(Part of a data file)
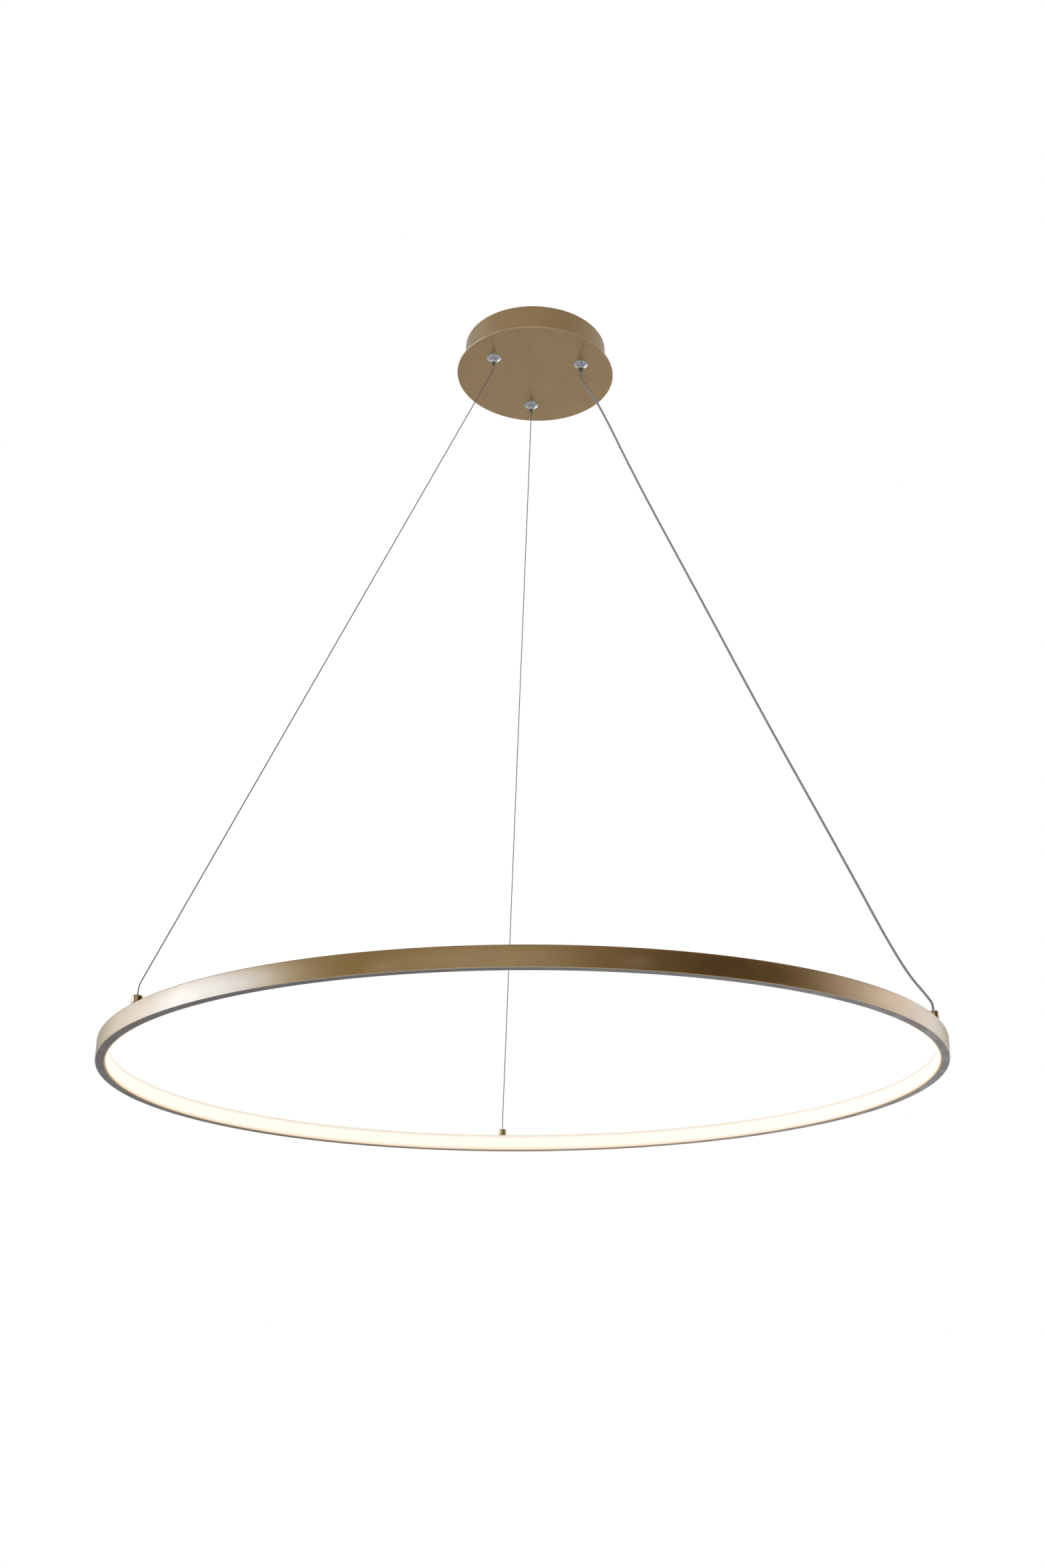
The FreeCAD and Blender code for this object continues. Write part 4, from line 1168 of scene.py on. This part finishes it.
@dataclass
class Canopy:
    """The canopy on the ceiling: plate, drum, the bracket that carries it and the grippers' fastenings."""
    dressed: dict[str, Surface] = field(default_factory=lambda: {
        "canopy_plate": CANOPY_GOLD, "canopy_drum": CANOPY_GOLD, "side_screws": CANOPY_GOLD,
        "ceiling_bracket": ZINC_STEEL, "canopy_nuts": ZINC_STEEL, "gripper_nuts": ZINC_STEEL,
        "gripper_washers": ZINC_STEEL, "gripper_plugs": ZINC_STEEL, "gripper_wedges": BRIGHT_STEEL})

    def build(self) -> list[Piece]:
        """Returns the canopy's nodes, dressed."""
        return dress(self.dressed)


@dataclass
class DriverAndTerminals:
    """The driver, the terminal block and the earth point inside the canopy."""
    dressed: dict[str, Surface] = field(default_factory=lambda: {
        "driver_case": WHITE_PLASTIC, "driver_lid": WHITE_PLASTIC, "driver_board": BOARD_GREEN,
        "driver_parts": DARK_PART, "driver_grommets": GREY_RUBBER, "driver_nuts": ZINC_STEEL,
        "terminal_block": IVORY_PLASTIC, "terminal_contacts": CONTACT_BRASS, "terminal_screws": ZINC_STEEL,
        "terminal_pad": FOAM, "earth_lug": ZINC_STEEL, "earth_nut": ZINC_STEEL})

    def build(self) -> list[Piece]:
        """Returns the nodes inside the canopy, dressed."""
        return dress(self.dressed)


@dataclass
class MainsLead:
    """A soft insulated lead between the terminal block and the driver or the earth point."""
    node: str
    route: list[Point]
    finish: Surface
    diameter: float = 1.7 * MM
    step: float = 1.0 * MM
    sides: int = 20

    def build(self) -> list[Piece]:
        """Makes the lead.

        Returns:
            The lead.
        """
        shape = bmesh.new()
        add_tube(shape, spaced(spline_points(self.route), self.step), self.diameter / 2, self.sides)
        lead = to_object(shape, self.node + "_insulation", TUBE_ANGLE)
        return [install(lead, "canopy", self.finish.name, [self.finish], self.node)]


LEFT_ROUTE = [
    (-0.05543, -0.032, -0.0506), (-0.05543, -0.032, -0.055), (-0.05656, -0.03265, -0.061),
    (-0.05871, -0.03389, -0.06661), (-0.38198, -0.22054, -0.909), (-0.38421, -0.22183, -0.9148),
    (-0.38538, -0.2225, -0.921), (-0.38538, -0.2225, -0.927)]
FAR_ROUTE = [
    (0.0, 0.064, -0.0506), (0.0, 0.064, -0.055), (0.0, 0.0653, -0.061), (0.0, 0.06779, -0.06661),
    (0.0, 0.44108, -0.909), (0.0, 0.44365, -0.9148), (0.0, 0.445, -0.921), (0.0, 0.445, -0.927)]
FEED_ROUTE = [
    (0.05543, -0.032, -0.0506), (0.05543, -0.032, -0.0566), (0.05712, -0.03298, -0.0656),
    (0.0765, -0.0442, -0.1065), (0.1205, -0.0696, -0.2365), (0.1845, -0.1065, -0.4075),
    (0.2475, -0.1429, -0.579), (0.313, -0.1807, -0.7487), (0.3605, -0.2081, -0.8773),
    (0.38425, -0.22185, -0.916), (0.38538, -0.2225, -0.922), (0.38538, -0.2225, -0.927)]
LEFT_TAIL = [
    (-0.05543, -0.032, -0.0506), (-0.05543, -0.032, -0.029), (-0.05543, -0.032, -0.015),
    (-0.06442, -0.02128, -0.0164)]
FAR_TAIL = [
    (0.0, 0.064, -0.0506), (0.0, 0.064, -0.029), (0.0, 0.064, -0.015), (-0.01379, 0.06643, -0.0164)]
FEED_TAIL = [
    (0.05543, -0.032, -0.0506), (0.05543, -0.032, -0.0316), (0.05543, -0.032, -0.02),
    (0.05803, -0.024, -0.012), (0.06303, -0.011, -0.0115), (0.06743, 0.003, -0.015),
    (0.06743, 0.0155, -0.021), (0.058, 0.02525, -0.026), (0.0445, 0.02525, -0.026)]
LIVE_LEAD = [
    (-0.009, -0.052, -0.032), (-0.009, -0.03, -0.032), (-0.0366, -0.016, -0.026),
    (-0.0366, 0.0015, -0.026)]
NEUTRAL_LEAD = [
    (0.0, -0.052, -0.032), (0.0, -0.03, -0.032), (-0.0344, -0.016, -0.026),
    (-0.0344, 0.0015, -0.026)]
EARTH_LEAD = [
    (0.009, -0.052, -0.032), (0.009, -0.04392, -0.032), (0.015, -0.03314, -0.0366),
    (0.015, -0.02505, -0.0366)]


def main() -> None:
    """Builds the studio and the lamp, and reports each piece."""
    logging.basicConfig(level=logging.INFO, format="%(name)s: %(message)s")
    parts = [
        Studio(), SuspensionWire(Side.LEFT, LEFT_ROUTE, LEFT_TAIL),
        SuspensionWire(Side.FAR, FAR_ROUTE, FAR_TAIL),
        FeedCable(Side.RIGHT, FEED_ROUTE, FEED_TAIL), LightRing()]
    for side, held, grub_azimuth in ((Side.FAR, WIRE_DIAMETER, 345.0), (Side.LEFT, WIRE_DIAMETER, 318.0),
                                     (Side.RIGHT, CABLE_DIAMETER, 150.0)):
        parts += [Ferrule(side, held, grub_azimuth), Gripper(side, held)]
    parts += [
        Canopy(), DriverAndTerminals(), MainsLead("live_lead", LIVE_LEAD, LEAD_BROWN),
        MainsLead("neutral_lead", NEUTRAL_LEAD, LEAD_BLUE), MainsLead("earth_lead", EARTH_LEAD, LEAD_STRIPED)]
    for part in parts:
        for piece in part.build():
            LOG.info("made %s", piece.name)


if __name__ == "__main__":
    main()
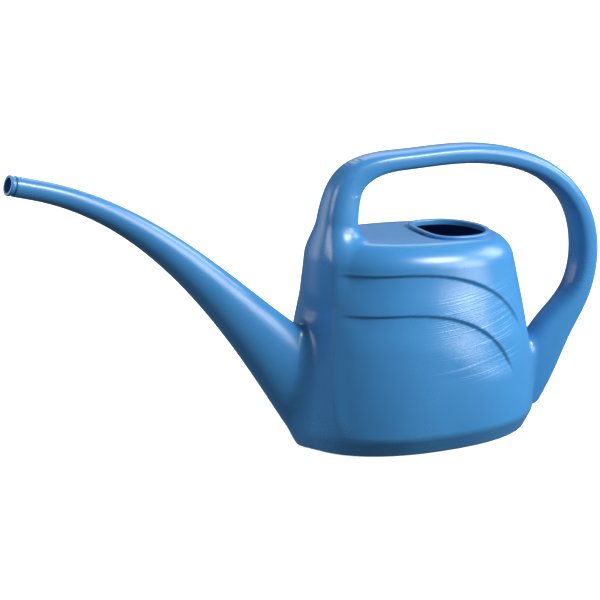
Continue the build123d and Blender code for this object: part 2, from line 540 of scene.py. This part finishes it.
def wrap(shape, low, high, step, finer):
    """Quads over a shape's surface, each cut in four where it is asked for finer."""
    counts = ((high - low) / step).astype(int) + 1
    axes = [low[i] + step * np.arange(counts[i]) for i in range(3)]
    grid = openvdb.FloatGrid()
    grid.copyFromArray(shape(*np.meshgrid(*axes, indexing="ij")).astype(np.float32))
    points, quads = grid.convertToQuads(isovalue=0)
    points = settle(shape, points.astype(float) * step + low, 2)
    quads = quads.astype(int)
    if finer:
        sides = np.sort(np.stack([quads, np.roll(quads, -1, 1)], 2).reshape(-1, 2), 1)
        pairs, index = np.unique(sides, axis=0, return_inverse=True)
        index = index.reshape(-1, 4) + len(points)
        middles = np.arange(len(quads)) + len(points) + len(pairs)
        points = np.concatenate([points, points[pairs].mean(1), points[quads].mean(1)])
        quads = np.concatenate([
            np.column_stack([quads[:, i], index[:, i], middles, index[:, i - 1]])
            for i in range(4)
        ])
    sides = np.sort(np.stack([quads, np.roll(quads, -1, 1)], 2).reshape(-1, 2), 1)
    sides = np.unique(sides, axis=0)
    count = np.bincount(sides.ravel(), minlength=len(points))[:, None]
    for _ in range(3):
        total = np.zeros_like(points)
        np.add.at(total, sides[:, 0], points[sides[:, 1]])
        np.add.at(total, sides[:, 1], points[sides[:, 0]])
        points = settle(shape, points + 0.5 * (total / count - points), 1)
    return settle(shape, points, 2), quads


def mesh_object(name, points, faces):
    """An object made from points and faces."""
    mesh = bpy.data.meshes.new(name)
    mesh.from_pydata(np.asarray(points).tolist(), [], np.asarray(faces).tolist())
    piece = bpy.data.objects.new(name, mesh)
    bpy.context.scene.collection.objects.link(piece)
    volume = bmesh.new()
    volume.from_mesh(mesh)
    if volume.calc_volume(signed=True) < 0:
        bmesh.ops.reverse_faces(volume, faces=volume.faces)
        volume.to_mesh(mesh)
    volume.free()
    return piece


def carve(name, body, tool, operation):
    """A new object: the body with the tool cut off it, or only what both share."""
    cut = body.modifiers.new("cut", "BOOLEAN")
    cut.object = tool
    cut.operation = operation
    cut.solver = "MANIFOLD"
    view = bpy.context.evaluated_depsgraph_get()
    mesh = bpy.data.meshes.new_from_object(body.evaluated_get(view))
    body.modifiers.remove(cut)
    piece = bpy.data.objects.new(name, mesh)
    bpy.context.scene.collection.objects.link(piece)
    return piece


smallest_shell = 100


def without_crumbs(piece):
    """The same piece, less what cutting leaves: faces lying back to back, and loose specks."""
    mesh = piece.data
    mesh.calc_loop_triangles()
    points = np.empty(len(mesh.vertices) * 3, np.float32)
    mesh.vertices.foreach_get("co", points)
    faces = np.empty(len(mesh.loop_triangles) * 3, np.int32)
    mesh.loop_triangles.foreach_get("vertices", faces)
    points, place = np.unique(points.reshape(-1, 3), axis=0, return_inverse=True)
    faces = place.ravel()[faces].reshape(-1, 3)
    ordered = np.sort(faces, 1)
    _, which, times = np.unique(ordered, axis=0, return_inverse=True, return_counts=True)
    collapsed = (ordered[:, 0] == ordered[:, 1]) | (ordered[:, 1] == ordered[:, 2])
    faces = faces[(times[which.ravel()] == 1) & ~collapsed]
    shell = np.arange(len(points))
    while True:
        lowest = shell.copy()
        for i in range(3):
            np.minimum.at(lowest, faces[:, i], shell[faces].min(1))
        lowest = lowest[lowest]
        if (lowest == shell).all():
            break
        shell = lowest
    sizes = np.bincount(shell[faces[:, 0]], minlength=len(points))
    faces = faces[sizes[shell[faces[:, 0]]] >= smallest_shell]
    used, faces = np.unique(faces, return_inverse=True)
    points, faces = points[used], faces.reshape(-1, 3)
    name = piece.name
    bpy.data.objects.remove(piece)
    return mesh_object(name, points, faces)


def block(name, low, high):
    """A plain block that cuts along its sides."""
    corners = [(x, y, z) for x in (low[0], high[0]) for y in (low[1], high[1])
               for z in (low[2], high[2])]
    faces = [(0, 1, 3, 2), (4, 6, 7, 5), (0, 4, 5, 1), (2, 3, 7, 6), (0, 2, 6, 4), (1, 5, 7, 3)]
    return mesh_object(name, corners, faces)


skin_step = 1.1 * mm
space_low = np.array(solid_low) - 6 * mm
space_high = np.array(solid_high) + 6 * mm
outer = mesh_object("outer", *wrap(outside, space_low, space_high, 2 * skin_step, True))
cavity = mesh_object("cavity", *wrap(inside, space_low, space_high, 2 * skin_step, False))


def mouth_point(turn, grow):
    """A point of the filler mouth's outline on the deck, grown outwards."""
    half, power = (mouth_back, 2) if cos(turn) >= 0 else (mouth_front, front_power)
    x = mouth_centre + np.copysign(abs(cos(turn)) ** (2 / power), cos(turn)) * (half + grow)
    y = np.copysign(abs(sin(turn)) ** (2 / power), sin(turn)) * (mouth_half_width + grow)
    return x, y


def loop_prism(name, outline, low, high):
    """A prism over a closed outline of the deck, from one height to another above the deck."""
    count = len(outline)
    points = [
        (x, y, deck_height - deck_fall * x + rise) for rise in (low, high) for x, y in outline
    ]
    sides = [(i, (i + 1) % count, (i + 1) % count + count, i + count) for i in range(count)]
    mesh = bmesh.new()
    corners = [mesh.verts.new(point) for point in points]
    for face in sides + [range(count)[::-1], range(count, 2 * count)]:
        mesh.faces.new([corners[i] for i in face])
    bmesh.ops.recalc_face_normals(mesh, faces=mesh.faces)
    made = bpy.data.meshes.new(name)
    mesh.to_mesh(made)
    mesh.free()
    piece = bpy.data.objects.new(name, made)
    bpy.context.scene.collection.objects.link(piece)
    return piece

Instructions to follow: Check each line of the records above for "this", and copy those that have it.

Full response:
The FreeCAD and Blender code for this object continues. Write part 4, from line 1168 of scene.py on. This part finishes it.
Continue the build123d and Blender code for this object: part 2, from line 540 of scene.py. This part finishes it.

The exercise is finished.